Goal - Repeat, please, only the lines from the top of the data down to the line with "of the underside."; include both of those lines.

start Data

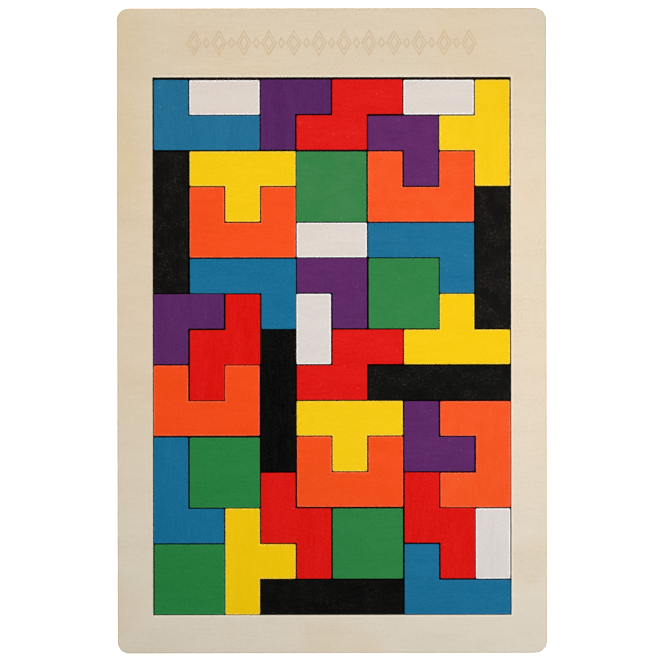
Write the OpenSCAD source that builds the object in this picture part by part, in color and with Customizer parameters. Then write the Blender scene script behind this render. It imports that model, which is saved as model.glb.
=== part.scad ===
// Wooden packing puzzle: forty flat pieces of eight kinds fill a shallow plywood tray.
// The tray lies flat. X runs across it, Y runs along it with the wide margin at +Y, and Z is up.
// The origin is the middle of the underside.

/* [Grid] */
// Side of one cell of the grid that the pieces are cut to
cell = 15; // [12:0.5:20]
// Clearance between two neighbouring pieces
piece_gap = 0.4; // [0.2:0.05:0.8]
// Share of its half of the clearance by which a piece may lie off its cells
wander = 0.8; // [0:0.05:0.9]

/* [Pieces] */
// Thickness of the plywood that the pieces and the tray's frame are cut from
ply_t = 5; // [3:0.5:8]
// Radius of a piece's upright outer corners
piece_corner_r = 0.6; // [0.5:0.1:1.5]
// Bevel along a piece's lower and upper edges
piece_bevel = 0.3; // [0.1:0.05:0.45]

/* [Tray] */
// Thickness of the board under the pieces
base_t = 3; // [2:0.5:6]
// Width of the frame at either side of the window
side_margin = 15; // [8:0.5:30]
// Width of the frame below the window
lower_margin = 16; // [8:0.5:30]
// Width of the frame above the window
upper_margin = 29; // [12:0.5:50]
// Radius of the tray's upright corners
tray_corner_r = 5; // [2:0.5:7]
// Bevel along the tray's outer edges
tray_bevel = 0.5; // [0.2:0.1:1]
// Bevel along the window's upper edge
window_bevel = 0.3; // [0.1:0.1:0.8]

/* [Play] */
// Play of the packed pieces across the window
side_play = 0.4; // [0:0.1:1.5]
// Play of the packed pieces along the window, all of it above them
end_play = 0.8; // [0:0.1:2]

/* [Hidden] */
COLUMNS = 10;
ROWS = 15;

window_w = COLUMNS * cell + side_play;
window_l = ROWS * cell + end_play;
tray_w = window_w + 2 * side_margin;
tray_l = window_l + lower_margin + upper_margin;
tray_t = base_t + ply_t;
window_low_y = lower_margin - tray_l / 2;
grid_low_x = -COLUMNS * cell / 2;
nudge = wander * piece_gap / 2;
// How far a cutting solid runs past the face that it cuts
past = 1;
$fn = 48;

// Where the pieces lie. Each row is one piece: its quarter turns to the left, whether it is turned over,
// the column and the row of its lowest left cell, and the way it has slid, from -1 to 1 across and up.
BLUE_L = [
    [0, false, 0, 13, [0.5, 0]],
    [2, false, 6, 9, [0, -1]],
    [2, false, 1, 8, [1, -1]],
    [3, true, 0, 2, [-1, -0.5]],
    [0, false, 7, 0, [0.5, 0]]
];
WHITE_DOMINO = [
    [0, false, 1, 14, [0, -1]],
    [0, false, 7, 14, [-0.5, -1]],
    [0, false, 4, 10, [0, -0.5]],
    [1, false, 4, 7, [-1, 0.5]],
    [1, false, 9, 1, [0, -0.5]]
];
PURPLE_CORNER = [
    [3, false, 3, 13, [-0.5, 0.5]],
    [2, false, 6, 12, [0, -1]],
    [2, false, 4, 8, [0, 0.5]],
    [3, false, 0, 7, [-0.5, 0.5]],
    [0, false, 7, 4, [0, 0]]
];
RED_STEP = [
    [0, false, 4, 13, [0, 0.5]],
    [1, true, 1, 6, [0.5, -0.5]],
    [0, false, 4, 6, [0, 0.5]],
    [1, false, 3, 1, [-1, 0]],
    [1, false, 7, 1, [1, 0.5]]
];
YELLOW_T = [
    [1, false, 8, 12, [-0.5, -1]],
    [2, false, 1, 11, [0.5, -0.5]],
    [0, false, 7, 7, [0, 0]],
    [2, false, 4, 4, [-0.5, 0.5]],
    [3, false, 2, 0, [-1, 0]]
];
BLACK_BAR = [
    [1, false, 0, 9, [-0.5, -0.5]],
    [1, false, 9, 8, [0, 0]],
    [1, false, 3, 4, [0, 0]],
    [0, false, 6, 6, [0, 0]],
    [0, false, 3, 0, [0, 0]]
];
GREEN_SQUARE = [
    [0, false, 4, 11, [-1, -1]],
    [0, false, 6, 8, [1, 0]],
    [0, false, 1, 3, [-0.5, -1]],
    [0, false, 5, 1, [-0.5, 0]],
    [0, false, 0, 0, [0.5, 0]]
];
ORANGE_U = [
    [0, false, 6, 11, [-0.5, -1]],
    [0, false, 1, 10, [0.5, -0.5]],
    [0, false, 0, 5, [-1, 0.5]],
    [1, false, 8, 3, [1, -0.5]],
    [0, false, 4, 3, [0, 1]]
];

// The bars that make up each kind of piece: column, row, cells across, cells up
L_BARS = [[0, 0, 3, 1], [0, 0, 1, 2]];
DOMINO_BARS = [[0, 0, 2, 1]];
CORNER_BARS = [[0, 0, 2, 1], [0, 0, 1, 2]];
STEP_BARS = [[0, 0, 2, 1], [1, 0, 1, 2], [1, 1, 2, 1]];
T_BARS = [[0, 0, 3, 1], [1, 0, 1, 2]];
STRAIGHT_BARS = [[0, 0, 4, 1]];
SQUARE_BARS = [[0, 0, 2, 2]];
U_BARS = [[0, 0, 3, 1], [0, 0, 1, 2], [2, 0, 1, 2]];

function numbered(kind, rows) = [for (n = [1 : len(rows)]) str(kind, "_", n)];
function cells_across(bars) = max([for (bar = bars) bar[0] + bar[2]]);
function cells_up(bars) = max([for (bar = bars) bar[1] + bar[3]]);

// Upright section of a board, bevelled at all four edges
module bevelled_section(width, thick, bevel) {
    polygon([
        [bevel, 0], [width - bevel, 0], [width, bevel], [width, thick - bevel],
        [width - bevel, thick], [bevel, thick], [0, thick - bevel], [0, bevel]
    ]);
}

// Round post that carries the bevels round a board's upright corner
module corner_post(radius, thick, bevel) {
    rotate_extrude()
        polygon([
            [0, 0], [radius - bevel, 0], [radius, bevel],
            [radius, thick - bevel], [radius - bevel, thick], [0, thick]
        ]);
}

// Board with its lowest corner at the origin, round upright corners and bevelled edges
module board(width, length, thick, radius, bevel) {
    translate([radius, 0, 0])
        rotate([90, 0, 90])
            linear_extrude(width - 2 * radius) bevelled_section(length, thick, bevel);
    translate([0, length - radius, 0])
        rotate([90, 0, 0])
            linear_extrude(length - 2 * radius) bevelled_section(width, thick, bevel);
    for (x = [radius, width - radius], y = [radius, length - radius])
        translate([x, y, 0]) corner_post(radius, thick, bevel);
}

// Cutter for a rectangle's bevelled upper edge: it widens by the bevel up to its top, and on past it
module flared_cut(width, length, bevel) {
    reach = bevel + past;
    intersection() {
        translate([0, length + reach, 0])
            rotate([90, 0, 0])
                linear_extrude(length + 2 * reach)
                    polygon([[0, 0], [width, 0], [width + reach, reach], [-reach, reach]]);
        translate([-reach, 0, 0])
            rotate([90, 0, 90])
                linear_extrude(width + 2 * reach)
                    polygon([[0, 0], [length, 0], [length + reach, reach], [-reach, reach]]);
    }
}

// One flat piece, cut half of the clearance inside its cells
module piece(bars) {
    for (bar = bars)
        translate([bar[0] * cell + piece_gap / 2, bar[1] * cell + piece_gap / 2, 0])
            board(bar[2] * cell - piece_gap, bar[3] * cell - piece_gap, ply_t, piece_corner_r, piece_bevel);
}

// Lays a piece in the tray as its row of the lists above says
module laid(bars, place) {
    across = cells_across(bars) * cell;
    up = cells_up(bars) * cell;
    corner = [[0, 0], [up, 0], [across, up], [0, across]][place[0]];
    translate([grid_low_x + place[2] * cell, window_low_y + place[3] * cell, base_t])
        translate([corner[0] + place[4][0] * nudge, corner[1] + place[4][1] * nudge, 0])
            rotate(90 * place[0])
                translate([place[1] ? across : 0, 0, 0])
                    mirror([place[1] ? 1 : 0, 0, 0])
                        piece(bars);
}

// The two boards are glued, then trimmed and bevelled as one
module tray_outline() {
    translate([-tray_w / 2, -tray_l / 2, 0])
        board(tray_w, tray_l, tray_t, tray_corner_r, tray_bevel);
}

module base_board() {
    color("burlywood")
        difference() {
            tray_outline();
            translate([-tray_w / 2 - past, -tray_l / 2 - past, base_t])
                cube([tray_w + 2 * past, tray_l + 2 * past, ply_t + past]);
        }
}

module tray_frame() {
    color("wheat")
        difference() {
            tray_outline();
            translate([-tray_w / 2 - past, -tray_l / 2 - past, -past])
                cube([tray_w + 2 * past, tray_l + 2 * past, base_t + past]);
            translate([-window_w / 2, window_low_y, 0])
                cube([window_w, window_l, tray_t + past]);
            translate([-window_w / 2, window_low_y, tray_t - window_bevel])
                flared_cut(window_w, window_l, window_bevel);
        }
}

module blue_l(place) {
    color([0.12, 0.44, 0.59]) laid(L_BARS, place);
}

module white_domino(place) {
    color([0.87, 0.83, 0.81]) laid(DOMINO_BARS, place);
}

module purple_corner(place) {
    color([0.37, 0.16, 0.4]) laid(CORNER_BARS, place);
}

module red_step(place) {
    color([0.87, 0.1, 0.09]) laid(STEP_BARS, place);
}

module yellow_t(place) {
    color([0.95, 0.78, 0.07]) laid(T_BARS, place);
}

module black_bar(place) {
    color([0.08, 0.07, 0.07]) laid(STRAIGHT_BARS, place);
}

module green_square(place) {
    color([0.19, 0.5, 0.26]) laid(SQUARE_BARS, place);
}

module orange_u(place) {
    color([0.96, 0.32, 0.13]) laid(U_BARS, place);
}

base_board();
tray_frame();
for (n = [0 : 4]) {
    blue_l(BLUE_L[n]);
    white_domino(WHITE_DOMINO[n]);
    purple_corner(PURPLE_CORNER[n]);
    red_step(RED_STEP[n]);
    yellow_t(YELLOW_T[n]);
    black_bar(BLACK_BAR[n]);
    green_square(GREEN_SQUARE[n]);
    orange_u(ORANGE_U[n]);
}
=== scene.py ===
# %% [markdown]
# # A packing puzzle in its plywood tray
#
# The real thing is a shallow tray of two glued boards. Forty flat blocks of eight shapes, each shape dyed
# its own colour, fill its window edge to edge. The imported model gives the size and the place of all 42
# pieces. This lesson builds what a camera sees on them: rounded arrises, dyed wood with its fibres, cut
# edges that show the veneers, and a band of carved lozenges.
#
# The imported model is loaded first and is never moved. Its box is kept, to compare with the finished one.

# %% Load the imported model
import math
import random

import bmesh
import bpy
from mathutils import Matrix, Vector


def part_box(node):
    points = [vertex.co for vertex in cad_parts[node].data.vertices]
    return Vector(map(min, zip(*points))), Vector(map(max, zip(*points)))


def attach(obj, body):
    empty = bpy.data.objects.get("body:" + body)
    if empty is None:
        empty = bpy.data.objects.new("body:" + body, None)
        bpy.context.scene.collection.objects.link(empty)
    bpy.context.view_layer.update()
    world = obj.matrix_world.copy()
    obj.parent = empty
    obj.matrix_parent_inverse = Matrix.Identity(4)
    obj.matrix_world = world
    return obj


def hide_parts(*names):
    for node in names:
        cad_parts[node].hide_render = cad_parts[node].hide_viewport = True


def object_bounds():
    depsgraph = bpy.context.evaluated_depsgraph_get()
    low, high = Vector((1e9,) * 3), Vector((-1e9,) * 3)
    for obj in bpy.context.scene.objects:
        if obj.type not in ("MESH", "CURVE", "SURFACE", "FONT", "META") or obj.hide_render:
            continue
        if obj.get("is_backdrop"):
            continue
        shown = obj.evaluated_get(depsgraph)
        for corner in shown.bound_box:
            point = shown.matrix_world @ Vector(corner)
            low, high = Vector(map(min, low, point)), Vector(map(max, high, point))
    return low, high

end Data

Result -
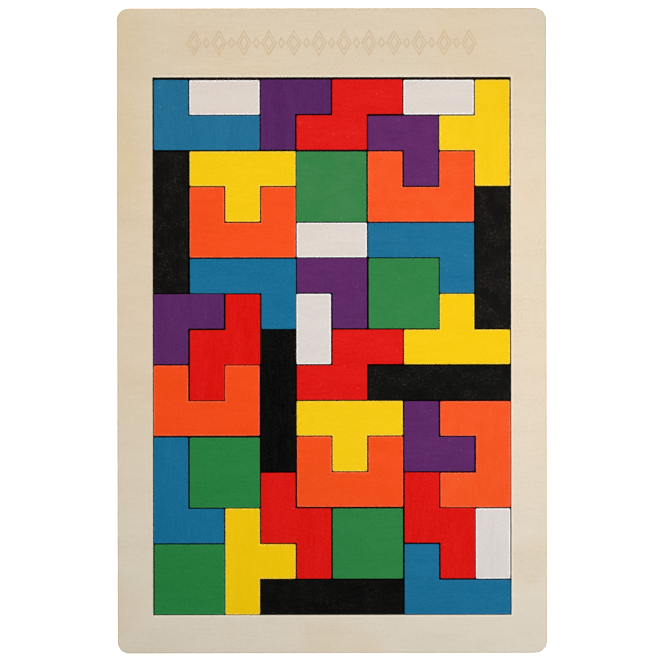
Write the OpenSCAD source that builds the object in this picture part by part, in color and with Customizer parameters. Then write the Blender scene script behind this render. It imports that model, which is saved as model.glb.
=== part.scad ===
// Wooden packing puzzle: forty flat pieces of eight kinds fill a shallow plywood tray.
// The tray lies flat. X runs across it, Y runs along it with the wide margin at +Y, and Z is up.
// The origin is the middle of the underside.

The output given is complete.